Судьбы Ленина и Керенского в чём-то схожи, а в чём-то нет. Оба юристы. Александр Фёдорович был больше юрист, чем политик. Он считал, что закон — это власть. А Владимир Ильич был уверен, что власть — это закон. Он был больше политик, чем юрист. Он уяснил, что в политике нужно быть циником, что друзей в политике не бывает и быть не может, что это игра в бе-бе. Есть попутчики, их надо использовать в своих целях, а потом уничтожить. И наверное, как ни прискорбно, он прав. Керенский же был толерантен к оппозиции, мечтал всех перевоспитать и примерить, научить уважать законы. Это всё несбыточные фантазии. Если уж объявил себя диктатором, так и диктуй, а не любезничай. На этом он, собственно, и погорел, бедолага.

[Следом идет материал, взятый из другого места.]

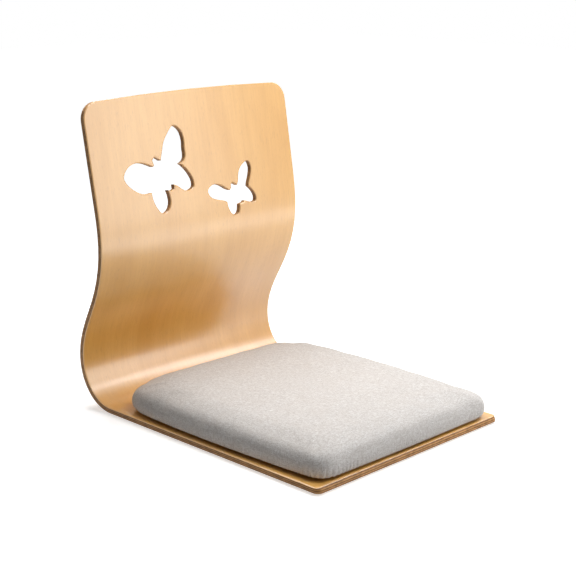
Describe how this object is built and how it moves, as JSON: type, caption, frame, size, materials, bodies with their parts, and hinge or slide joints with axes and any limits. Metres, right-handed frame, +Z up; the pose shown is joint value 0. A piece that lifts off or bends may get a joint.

Развёл я бодягу про этого Керенского, сам не рад. А уж вас, дорогой читатель, если такой найдётся, чувствую, давно тошнит от моих словоблудий. Я вот с чего о нём вспомнил, хотя он мне не сват и не брат, а так. Тут иду по скверу, тащу арбуз из магазина «Магнит» в домашнее гнёздышко, и одна мысль меня донимает: спелый ли арбуз или розовый. Мне на арбузы не очень-то везёт. И вот смотрю, на лавке спит бомж, помятый и неопрятный, храпит как трактор, пятки грязные на солнце греет. А напротив мужчина неопределённого возраста стоит и на бомжа любуется. Но как-то брезгливо любуется, как на жабу многие любуются, а потом плюются. И кого-то он мне напомнил, этот мужчина неопределённого возраста. То ли стрижкой под ёжика, то ли пиджаком полувоенного покроя с накладными нагрудными карманами. То ли руками в коричневых кожаных перчатках. Это в летний-то жаркий день. А главное, позой величавой. Голова откинута чуть назад, кисть руки просунута за пазуху, внутрь френча, поближе к тому месту, где должно быть сердце. Нога правая в сторону отставлена. И выражение лица умное-преумное и чуть надменное. Ну прямо памятник. И тут я вспомнил: да это же вылитый Александр Фёдорович Керенский, или его фантом, двойник то есть, не к ночи будет помянуто. Что-то таких фантомов последнее время многовато развелось, особенно в телевизорах на политических шоу. Видать, в моду Керенский входит, диктатор толерантный. Не к добру это. Хотя в шестидесятые года прошлого века и прошлого тысячелетия, в голове не укладываются такие летоисчисления, с ума можно сойти, вдруг ни с того ни сего мода пошла на стрижку под Керенского. Сядешь к парикмахеру в кресло и так прямо и говоришь, мол, стриги под Керенского. Два раза повторять не надо, тот всё понял. Делает на голове ёжика, плоского, как английский газон. Были мастера, которые шедевральный ёжик на голове делали. Но это не всем по карману было, стриглись мы у мастеров попроще, но тоже ничего выходило, девчонкам нравилось. Проведёт ладошкой по ёжику эта девчонка и скажет: «Ёжик ты мой ненаглядный». Так приятно это было слышать, что вот сейчас вспоминаю и как молоденький дурачок улыбаюсь. Потом как-то незаметно мода на эту причёску сошла на нет. И вот опять вспомнили.
А вот ещё из шестидесятых. Я тогда по вечерам часто слушал по радио вражеский «Голос Америки». Не за тем, чтобы стать антисоветчиком. Нет, я ещё был слишком молод и соплив для такого подвига. Я слушал музыкальные передачи, в которых звучали блюзы и прочие рок-н-роллы. Как сейчас помню эти «тюри-фури» и другие тра-та-та. Чего не говори, а энергии в этих американских штучках хоть отбавляй. Ну да ладно, музыка музыкой, а иногда и слушал я, признаюсь, политические передачи. С интересом слушал, не всему верил, но кое-какие выводы делал и на ус мотал, на воображаемый ус, поскольку настоящий ус ещё толком не отрос. И вот однажды объявляют наши американские враги елейным голоском, что сейчас выступит с обращением к советскому народу, кто бы вы подумали, Александр Фёдорович Керенский. Я опешил. Уверен был, что он давно окочурился. Ан нет, жив курилка. И вот стал он к нам обращаться, к соотечественникам, народу русскому. И никакой гадости к моему удивлению не сказал. Покаялся, что виноват перед Россией, правда, не сказал, в чём виноват. Поклялся, что никогда не был врагом России, всегда её любил и верил в неё. И сказал, что мечтает вернуться и умереть на Родине. Вот такие дела.